(Data items)
◇ ◇ ◇

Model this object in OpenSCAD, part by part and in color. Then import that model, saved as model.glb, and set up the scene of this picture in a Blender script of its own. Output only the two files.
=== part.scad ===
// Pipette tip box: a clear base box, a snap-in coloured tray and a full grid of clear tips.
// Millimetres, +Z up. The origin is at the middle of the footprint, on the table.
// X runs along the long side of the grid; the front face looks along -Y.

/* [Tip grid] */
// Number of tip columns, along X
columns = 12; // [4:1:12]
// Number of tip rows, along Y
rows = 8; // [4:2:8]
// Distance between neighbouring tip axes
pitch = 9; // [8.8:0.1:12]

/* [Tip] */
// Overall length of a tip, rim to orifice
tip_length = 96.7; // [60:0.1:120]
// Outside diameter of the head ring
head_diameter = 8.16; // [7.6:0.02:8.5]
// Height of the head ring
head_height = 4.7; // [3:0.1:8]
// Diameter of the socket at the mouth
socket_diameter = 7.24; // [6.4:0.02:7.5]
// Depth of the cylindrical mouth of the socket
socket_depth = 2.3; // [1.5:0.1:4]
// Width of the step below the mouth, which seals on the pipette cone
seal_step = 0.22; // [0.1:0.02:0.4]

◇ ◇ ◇

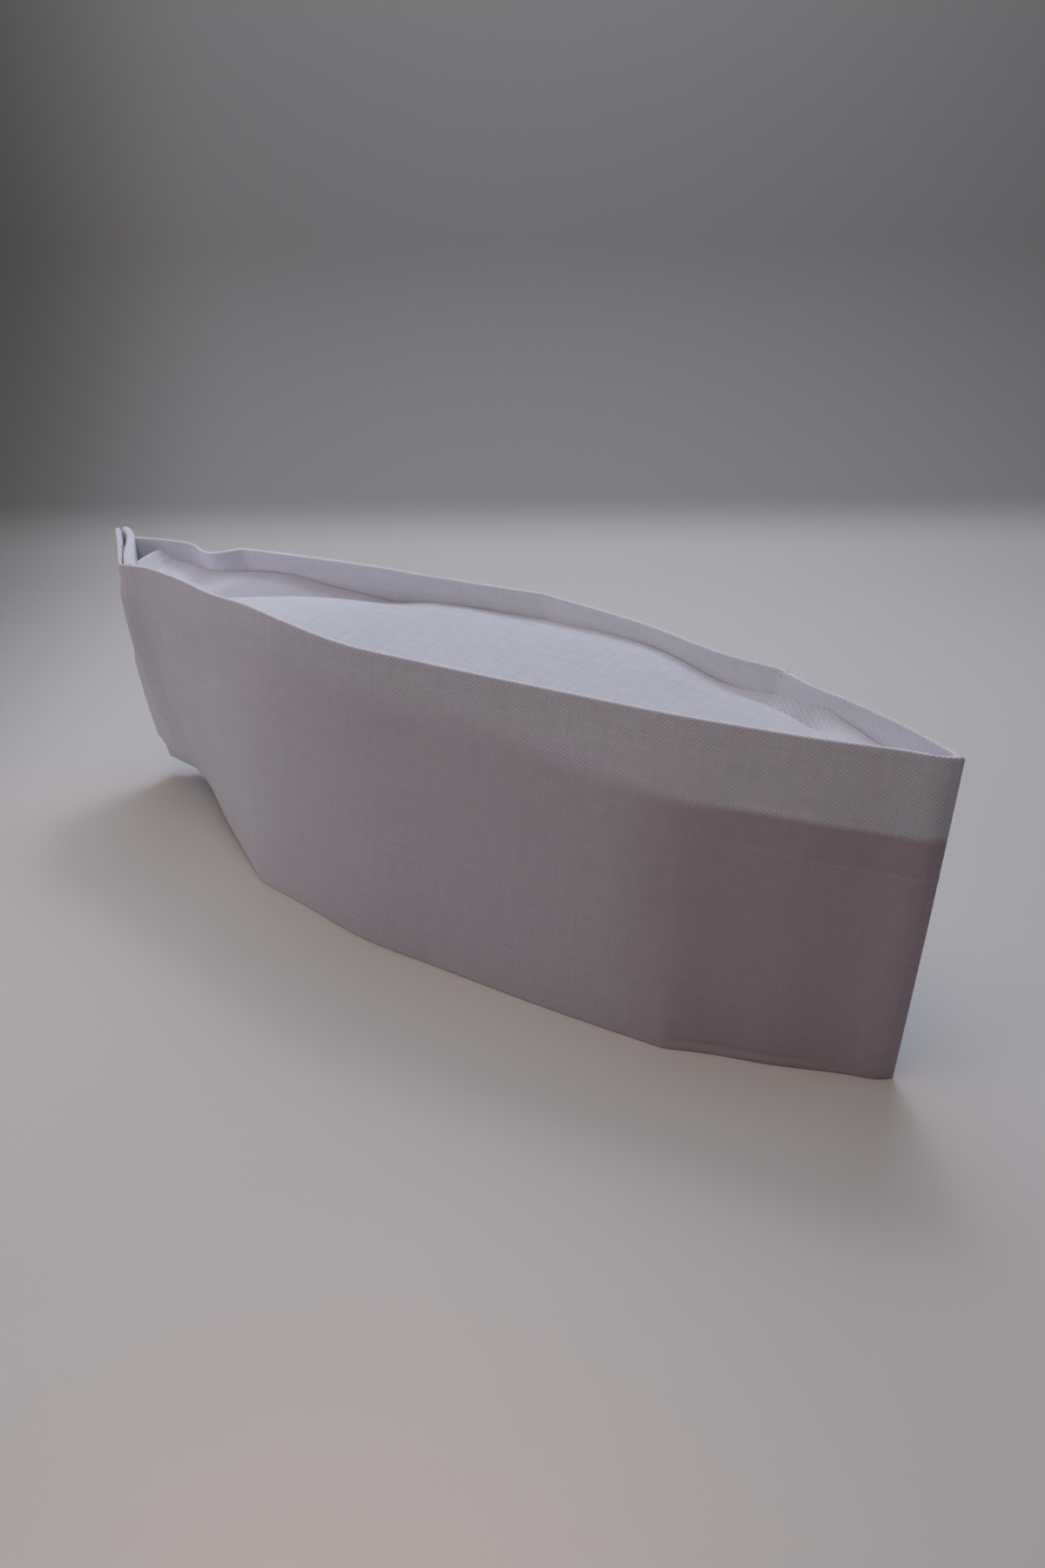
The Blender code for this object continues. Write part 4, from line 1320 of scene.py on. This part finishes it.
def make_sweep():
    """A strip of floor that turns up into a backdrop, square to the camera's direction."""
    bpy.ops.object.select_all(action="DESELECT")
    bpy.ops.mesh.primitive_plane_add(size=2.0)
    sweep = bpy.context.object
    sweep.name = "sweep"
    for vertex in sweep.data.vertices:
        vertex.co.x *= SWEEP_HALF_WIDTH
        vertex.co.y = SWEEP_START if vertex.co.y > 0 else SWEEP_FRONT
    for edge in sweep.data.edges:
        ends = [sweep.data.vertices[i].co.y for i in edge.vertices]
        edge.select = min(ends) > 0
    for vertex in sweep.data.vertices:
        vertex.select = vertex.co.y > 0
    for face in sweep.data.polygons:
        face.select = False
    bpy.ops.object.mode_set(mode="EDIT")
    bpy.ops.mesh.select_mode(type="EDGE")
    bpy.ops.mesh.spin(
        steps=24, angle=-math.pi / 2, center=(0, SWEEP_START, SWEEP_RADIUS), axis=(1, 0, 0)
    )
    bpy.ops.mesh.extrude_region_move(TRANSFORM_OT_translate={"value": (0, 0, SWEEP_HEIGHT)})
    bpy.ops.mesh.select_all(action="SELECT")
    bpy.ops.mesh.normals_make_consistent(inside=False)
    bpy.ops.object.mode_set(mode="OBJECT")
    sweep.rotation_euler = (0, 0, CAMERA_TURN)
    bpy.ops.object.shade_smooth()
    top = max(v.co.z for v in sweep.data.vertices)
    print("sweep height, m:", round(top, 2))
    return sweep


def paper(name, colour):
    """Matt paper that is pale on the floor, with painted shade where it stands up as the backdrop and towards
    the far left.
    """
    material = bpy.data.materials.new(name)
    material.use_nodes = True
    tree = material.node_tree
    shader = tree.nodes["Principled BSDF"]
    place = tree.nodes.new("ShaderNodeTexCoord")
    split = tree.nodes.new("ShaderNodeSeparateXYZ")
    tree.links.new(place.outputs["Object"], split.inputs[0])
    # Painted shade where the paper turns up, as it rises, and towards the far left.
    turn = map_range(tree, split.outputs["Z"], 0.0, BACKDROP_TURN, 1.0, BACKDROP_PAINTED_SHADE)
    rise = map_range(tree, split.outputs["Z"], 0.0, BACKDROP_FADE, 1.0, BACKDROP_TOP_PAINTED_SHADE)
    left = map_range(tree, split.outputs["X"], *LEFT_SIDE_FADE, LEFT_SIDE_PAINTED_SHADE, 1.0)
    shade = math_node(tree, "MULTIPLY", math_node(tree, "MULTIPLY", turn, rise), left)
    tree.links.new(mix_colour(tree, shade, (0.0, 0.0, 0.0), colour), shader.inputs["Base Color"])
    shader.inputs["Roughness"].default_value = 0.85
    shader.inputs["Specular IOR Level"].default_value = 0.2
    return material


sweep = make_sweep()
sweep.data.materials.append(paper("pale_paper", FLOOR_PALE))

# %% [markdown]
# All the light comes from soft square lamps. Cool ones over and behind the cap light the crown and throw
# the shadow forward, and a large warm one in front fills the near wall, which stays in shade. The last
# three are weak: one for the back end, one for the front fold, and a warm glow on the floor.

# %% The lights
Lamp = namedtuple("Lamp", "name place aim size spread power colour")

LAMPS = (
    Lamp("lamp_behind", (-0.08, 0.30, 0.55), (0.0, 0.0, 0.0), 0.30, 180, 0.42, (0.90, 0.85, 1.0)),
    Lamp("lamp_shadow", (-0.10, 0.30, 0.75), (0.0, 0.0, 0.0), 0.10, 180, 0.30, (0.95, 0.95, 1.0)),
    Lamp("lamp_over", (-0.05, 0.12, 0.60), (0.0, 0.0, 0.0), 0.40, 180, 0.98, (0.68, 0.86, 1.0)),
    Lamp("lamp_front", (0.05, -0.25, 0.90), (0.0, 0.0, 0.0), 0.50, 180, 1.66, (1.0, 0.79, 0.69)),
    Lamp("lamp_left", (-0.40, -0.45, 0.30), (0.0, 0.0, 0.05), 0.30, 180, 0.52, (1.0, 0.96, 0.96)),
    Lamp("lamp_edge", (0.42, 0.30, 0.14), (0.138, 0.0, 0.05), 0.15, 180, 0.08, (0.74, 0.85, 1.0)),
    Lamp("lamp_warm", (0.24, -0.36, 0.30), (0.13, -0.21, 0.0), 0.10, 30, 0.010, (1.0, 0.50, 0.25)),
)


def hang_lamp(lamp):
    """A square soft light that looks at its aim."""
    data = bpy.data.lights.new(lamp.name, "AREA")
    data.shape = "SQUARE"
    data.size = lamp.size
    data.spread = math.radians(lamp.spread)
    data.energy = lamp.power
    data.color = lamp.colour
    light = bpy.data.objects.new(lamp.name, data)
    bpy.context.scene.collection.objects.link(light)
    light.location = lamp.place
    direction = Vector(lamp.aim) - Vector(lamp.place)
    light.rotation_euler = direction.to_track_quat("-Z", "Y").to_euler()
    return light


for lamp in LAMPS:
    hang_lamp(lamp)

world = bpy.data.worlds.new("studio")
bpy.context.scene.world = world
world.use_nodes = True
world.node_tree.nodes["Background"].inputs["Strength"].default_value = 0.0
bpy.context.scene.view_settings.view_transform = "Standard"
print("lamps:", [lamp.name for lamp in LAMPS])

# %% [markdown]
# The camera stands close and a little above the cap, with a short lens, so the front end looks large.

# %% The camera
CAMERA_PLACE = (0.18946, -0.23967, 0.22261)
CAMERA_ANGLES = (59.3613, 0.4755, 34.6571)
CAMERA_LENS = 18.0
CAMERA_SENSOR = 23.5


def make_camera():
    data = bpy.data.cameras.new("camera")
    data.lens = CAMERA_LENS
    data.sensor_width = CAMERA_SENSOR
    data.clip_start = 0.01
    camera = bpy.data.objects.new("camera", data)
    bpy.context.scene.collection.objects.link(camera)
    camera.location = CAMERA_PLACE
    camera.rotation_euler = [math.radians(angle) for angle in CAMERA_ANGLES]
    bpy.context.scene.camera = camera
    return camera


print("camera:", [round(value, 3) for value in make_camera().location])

◇ ◇ ◇

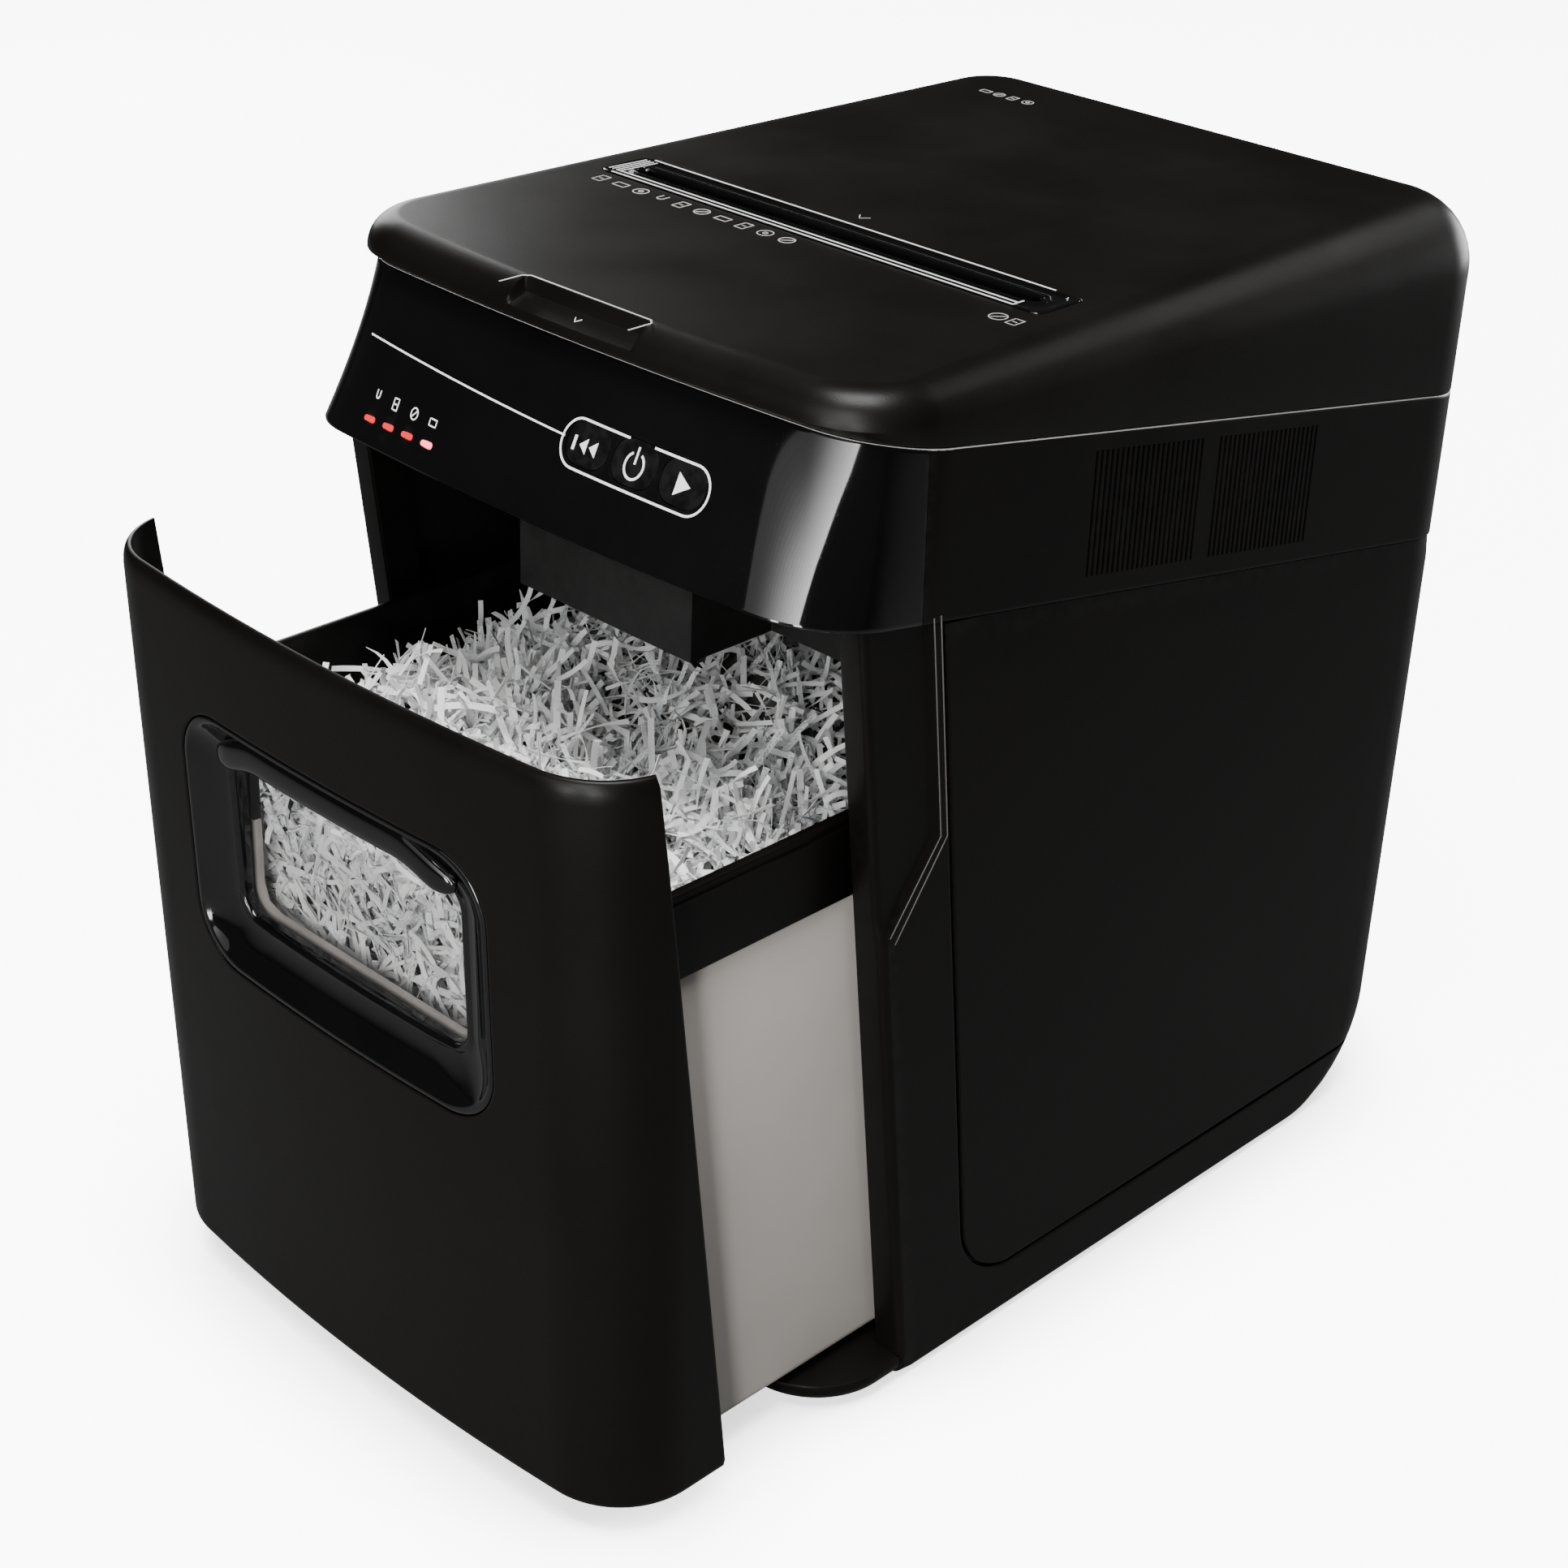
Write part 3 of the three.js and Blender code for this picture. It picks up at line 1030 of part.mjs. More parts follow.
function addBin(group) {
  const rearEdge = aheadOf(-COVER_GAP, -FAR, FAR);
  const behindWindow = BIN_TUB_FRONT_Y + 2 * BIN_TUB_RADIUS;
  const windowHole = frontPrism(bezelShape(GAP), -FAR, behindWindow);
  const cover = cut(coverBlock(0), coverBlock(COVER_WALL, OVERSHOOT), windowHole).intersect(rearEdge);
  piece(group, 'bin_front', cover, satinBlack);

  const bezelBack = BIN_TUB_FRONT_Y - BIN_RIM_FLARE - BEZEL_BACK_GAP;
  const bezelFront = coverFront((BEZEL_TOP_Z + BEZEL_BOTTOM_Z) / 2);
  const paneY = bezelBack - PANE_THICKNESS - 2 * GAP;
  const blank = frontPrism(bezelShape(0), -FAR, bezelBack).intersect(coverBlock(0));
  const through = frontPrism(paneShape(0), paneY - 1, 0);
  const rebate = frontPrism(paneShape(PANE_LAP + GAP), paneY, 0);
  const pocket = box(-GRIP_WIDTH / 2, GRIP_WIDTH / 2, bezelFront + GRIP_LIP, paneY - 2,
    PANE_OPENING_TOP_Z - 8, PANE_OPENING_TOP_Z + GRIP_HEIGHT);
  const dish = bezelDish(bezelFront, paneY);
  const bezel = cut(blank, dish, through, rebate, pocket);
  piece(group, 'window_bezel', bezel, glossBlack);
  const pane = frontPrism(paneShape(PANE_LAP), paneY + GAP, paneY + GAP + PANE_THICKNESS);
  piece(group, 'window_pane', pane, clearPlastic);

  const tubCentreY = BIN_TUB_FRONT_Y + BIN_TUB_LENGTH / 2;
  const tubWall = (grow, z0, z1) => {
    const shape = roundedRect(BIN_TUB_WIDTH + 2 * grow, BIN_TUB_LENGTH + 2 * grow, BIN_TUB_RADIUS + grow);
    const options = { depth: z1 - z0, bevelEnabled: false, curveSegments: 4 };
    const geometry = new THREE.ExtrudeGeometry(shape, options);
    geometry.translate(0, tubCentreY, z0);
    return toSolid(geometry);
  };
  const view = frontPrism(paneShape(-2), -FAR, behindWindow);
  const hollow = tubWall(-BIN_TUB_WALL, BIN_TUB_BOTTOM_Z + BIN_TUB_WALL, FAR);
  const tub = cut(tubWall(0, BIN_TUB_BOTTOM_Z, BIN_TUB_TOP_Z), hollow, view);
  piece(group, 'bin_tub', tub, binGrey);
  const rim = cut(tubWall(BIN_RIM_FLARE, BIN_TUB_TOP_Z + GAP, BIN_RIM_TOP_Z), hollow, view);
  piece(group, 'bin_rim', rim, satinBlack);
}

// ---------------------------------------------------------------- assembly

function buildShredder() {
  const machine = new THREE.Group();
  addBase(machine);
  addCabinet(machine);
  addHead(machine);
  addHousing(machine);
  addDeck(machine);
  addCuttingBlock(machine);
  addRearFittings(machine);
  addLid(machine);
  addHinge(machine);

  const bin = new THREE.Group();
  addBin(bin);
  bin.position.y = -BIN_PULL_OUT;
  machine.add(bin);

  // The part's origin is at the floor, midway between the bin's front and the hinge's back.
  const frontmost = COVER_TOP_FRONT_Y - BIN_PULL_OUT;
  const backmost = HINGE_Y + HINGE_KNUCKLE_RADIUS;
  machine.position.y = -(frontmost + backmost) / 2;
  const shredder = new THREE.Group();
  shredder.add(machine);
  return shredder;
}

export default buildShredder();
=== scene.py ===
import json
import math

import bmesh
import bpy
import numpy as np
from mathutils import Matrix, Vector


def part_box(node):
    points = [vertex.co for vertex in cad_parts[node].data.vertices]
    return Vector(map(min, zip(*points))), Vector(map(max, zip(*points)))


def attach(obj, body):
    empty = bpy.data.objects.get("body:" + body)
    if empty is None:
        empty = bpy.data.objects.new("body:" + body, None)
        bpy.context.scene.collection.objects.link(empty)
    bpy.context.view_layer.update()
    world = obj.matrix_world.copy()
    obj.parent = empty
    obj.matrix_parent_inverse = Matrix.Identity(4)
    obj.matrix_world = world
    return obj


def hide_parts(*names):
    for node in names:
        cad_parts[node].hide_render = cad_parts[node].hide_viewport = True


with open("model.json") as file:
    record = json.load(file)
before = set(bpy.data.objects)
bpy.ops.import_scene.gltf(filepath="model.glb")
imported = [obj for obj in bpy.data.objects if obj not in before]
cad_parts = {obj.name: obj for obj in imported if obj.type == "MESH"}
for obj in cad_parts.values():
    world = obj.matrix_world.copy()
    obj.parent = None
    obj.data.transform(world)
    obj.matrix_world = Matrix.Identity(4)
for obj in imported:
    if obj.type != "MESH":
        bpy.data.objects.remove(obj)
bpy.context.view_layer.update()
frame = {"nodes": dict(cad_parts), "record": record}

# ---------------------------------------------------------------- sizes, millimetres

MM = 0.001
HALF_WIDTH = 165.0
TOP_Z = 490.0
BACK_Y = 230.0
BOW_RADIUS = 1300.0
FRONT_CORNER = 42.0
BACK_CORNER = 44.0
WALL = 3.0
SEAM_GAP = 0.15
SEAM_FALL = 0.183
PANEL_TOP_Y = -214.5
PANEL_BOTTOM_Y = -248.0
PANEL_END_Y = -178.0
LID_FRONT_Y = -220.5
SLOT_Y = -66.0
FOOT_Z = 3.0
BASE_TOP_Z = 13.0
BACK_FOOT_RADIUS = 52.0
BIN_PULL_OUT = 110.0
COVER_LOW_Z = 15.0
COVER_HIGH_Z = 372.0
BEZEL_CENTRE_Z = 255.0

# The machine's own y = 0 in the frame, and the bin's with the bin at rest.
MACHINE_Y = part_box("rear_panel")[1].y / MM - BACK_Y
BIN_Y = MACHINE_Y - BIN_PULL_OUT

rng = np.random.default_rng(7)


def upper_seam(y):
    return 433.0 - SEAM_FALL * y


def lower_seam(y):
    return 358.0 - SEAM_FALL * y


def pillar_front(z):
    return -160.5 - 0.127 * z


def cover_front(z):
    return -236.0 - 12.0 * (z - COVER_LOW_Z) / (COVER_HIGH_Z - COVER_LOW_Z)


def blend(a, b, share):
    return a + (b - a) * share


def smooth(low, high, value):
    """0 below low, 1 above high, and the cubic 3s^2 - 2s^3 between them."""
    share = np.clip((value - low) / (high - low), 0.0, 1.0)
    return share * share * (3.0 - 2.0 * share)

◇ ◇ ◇

▶ **EXERCISE**
Select every line in the records above that contains the word "frame".

▶ **CORRECT RESPONSE**
frame = {"nodes": dict(cad_parts), "record": record}
# The machine's own y = 0 in the frame, and the bin's with the bin at rest.